#### Requirement
Will you return, word for word, only the lines from the top of the data below down to and including the one with "rim_proud = 6.4; // [5.6:0.1:8]"?

#### Stored data
---*---
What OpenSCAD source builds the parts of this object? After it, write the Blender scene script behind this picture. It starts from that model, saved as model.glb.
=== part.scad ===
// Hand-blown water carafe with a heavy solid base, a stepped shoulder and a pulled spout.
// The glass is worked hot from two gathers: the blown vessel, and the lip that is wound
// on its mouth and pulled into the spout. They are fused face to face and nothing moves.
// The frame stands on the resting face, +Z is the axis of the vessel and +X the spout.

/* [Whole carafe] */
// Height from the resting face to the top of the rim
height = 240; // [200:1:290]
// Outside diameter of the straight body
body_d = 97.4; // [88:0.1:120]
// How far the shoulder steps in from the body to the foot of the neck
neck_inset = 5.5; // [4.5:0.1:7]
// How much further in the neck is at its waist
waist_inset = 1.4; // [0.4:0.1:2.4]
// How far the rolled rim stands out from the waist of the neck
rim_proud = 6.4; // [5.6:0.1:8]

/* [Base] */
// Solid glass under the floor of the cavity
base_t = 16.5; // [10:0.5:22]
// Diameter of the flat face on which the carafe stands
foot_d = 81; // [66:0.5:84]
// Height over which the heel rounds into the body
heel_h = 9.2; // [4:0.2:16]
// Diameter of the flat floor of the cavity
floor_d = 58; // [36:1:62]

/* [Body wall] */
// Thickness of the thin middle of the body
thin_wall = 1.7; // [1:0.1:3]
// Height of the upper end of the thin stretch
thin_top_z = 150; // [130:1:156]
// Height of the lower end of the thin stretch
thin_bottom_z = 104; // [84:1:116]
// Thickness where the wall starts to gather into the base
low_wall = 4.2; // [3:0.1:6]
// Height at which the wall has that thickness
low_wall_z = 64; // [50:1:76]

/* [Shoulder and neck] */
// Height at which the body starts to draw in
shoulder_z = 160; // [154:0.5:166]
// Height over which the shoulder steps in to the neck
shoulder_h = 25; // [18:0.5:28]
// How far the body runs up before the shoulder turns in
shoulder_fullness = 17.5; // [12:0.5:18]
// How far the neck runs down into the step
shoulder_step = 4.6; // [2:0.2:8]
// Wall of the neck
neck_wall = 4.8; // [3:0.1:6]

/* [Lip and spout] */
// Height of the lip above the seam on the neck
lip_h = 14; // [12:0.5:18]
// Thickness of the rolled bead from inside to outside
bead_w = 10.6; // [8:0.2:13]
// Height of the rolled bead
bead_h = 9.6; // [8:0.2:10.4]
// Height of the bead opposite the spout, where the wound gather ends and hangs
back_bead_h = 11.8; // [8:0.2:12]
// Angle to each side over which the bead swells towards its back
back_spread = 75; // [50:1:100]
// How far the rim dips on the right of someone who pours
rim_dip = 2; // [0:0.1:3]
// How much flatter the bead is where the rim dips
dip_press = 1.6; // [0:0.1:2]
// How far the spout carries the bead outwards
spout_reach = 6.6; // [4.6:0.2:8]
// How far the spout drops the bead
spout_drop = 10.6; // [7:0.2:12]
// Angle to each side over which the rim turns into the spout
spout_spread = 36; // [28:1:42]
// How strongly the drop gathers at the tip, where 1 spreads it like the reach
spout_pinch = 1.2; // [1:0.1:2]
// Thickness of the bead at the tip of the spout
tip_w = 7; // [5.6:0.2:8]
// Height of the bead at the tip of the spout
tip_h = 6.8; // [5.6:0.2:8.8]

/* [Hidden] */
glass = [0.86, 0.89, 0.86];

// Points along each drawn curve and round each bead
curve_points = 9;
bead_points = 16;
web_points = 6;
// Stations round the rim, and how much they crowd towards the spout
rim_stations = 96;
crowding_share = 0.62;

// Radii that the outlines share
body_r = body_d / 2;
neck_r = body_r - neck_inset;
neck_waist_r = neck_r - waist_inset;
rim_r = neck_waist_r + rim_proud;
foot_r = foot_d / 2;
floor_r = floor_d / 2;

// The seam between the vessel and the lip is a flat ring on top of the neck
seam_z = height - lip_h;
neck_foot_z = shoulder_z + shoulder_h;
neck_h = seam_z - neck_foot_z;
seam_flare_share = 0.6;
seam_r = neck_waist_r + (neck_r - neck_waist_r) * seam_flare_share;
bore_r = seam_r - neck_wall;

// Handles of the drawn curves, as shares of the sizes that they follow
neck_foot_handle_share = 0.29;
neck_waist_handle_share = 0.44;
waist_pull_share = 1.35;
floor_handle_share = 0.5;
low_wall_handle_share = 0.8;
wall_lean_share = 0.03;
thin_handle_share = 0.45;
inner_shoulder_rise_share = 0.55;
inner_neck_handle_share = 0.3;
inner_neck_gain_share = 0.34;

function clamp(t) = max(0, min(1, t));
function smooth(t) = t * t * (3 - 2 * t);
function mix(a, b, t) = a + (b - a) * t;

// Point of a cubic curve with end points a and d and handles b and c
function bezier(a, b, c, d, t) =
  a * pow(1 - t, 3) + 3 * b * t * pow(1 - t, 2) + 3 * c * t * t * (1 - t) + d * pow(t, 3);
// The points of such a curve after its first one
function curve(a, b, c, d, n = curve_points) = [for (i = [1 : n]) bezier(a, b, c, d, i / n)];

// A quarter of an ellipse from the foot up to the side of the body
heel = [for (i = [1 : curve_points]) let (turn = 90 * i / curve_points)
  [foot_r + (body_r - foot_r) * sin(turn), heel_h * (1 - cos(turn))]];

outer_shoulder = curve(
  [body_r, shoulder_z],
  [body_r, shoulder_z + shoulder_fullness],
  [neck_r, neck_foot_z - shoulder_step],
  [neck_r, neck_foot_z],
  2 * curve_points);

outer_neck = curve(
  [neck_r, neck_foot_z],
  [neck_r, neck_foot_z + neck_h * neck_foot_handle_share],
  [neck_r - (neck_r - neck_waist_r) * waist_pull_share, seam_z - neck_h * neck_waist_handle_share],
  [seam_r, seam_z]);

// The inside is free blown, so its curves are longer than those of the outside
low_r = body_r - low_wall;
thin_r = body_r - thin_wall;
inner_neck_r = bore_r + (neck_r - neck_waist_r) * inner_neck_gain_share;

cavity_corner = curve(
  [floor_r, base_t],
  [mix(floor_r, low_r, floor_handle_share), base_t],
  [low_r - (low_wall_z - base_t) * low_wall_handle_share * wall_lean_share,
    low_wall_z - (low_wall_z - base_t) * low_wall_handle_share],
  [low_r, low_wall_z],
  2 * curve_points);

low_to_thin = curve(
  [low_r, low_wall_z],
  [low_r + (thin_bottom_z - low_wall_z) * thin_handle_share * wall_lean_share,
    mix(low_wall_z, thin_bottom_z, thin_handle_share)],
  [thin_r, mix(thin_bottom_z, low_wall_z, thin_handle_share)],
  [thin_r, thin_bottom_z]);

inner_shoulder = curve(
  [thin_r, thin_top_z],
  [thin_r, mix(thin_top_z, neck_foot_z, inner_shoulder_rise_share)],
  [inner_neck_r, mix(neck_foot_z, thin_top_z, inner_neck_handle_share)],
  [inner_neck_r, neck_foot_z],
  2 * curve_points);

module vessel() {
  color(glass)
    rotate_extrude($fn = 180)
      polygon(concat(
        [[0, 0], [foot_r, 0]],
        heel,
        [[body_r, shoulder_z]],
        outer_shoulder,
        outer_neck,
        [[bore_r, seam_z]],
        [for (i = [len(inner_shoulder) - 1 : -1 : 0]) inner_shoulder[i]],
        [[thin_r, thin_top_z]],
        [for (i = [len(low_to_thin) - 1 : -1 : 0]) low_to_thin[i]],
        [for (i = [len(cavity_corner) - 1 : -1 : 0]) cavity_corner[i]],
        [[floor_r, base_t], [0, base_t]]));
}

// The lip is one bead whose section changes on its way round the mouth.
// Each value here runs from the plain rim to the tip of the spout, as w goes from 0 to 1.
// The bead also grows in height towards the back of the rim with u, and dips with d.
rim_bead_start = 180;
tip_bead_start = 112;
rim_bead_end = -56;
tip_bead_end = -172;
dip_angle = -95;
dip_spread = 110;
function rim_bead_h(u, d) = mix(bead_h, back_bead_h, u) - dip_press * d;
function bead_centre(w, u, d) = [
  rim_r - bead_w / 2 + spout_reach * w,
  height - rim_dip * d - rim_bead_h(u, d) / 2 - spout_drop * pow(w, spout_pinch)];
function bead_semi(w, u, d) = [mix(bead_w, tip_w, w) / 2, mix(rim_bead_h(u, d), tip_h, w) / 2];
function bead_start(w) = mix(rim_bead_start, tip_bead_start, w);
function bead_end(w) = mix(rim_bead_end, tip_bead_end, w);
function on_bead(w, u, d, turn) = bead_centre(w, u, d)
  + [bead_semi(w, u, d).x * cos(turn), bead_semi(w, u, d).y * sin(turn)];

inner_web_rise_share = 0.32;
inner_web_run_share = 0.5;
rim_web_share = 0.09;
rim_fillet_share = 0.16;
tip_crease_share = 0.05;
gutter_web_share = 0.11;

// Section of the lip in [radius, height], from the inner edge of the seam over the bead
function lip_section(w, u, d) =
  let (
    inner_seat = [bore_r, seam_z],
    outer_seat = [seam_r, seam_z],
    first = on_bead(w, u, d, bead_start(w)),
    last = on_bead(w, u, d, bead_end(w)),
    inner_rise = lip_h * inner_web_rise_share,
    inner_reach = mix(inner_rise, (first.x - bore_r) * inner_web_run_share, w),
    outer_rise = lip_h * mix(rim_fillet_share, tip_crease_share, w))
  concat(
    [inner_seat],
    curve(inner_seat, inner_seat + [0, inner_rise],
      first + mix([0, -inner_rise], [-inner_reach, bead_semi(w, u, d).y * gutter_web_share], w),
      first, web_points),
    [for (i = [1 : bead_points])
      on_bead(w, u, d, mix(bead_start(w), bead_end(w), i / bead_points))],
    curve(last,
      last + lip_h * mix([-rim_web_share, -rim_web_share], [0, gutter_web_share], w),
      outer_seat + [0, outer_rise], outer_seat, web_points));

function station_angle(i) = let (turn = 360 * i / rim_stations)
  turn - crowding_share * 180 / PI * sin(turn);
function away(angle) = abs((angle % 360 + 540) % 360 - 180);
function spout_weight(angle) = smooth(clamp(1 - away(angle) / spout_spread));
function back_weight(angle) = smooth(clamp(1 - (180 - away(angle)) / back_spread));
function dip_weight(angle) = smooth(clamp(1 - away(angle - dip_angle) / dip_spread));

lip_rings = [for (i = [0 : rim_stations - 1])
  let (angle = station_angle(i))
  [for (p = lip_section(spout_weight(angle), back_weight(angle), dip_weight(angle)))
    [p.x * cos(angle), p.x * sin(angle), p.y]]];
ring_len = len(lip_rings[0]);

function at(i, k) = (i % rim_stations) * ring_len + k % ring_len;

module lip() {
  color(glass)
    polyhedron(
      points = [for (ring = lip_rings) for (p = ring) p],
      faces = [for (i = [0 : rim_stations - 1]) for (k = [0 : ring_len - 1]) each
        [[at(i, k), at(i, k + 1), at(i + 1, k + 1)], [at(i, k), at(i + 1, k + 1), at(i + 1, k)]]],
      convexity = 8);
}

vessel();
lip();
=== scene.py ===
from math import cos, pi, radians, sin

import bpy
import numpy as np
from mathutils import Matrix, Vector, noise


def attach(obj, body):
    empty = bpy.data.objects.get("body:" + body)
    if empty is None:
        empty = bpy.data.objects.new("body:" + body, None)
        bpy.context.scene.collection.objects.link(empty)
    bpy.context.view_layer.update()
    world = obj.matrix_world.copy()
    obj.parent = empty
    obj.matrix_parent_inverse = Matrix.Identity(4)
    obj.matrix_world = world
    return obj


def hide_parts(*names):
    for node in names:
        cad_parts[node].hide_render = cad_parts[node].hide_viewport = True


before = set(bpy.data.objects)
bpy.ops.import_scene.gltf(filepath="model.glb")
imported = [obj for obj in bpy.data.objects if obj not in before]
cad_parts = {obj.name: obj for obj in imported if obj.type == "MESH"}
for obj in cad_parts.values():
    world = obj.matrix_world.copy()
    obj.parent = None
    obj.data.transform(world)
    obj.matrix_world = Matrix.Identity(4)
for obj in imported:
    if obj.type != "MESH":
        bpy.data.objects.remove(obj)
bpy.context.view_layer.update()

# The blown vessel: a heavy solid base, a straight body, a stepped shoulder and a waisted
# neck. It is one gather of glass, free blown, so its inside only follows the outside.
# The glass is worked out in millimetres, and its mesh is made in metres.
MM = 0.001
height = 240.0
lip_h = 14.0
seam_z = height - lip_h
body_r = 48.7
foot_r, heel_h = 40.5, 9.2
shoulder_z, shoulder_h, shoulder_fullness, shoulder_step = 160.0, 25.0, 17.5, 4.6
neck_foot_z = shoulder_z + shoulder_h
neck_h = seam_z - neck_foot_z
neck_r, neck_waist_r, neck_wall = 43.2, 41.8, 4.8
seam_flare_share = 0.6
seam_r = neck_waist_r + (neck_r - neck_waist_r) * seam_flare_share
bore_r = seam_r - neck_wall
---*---
#### Solved problem
What OpenSCAD source builds the parts of this object? After it, write the Blender scene script behind this picture. It starts from that model, saved as model.glb.
=== part.scad ===
// Hand-blown water carafe with a heavy solid base, a stepped shoulder and a pulled spout.
// The glass is worked hot from two gathers: the blown vessel, and the lip that is wound
// on its mouth and pulled into the spout. They are fused face to face and nothing moves.
// The frame stands on the resting face, +Z is the axis of the vessel and +X the spout.

/* [Whole carafe] */
// Height from the resting face to the top of the rim
height = 240; // [200:1:290]
// Outside diameter of the straight body
body_d = 97.4; // [88:0.1:120]
// How far the shoulder steps in from the body to the foot of the neck
neck_inset = 5.5; // [4.5:0.1:7]
// How much further in the neck is at its waist
waist_inset = 1.4; // [0.4:0.1:2.4]
// How far the rolled rim stands out from the waist of the neck
rim_proud = 6.4; // [5.6:0.1:8]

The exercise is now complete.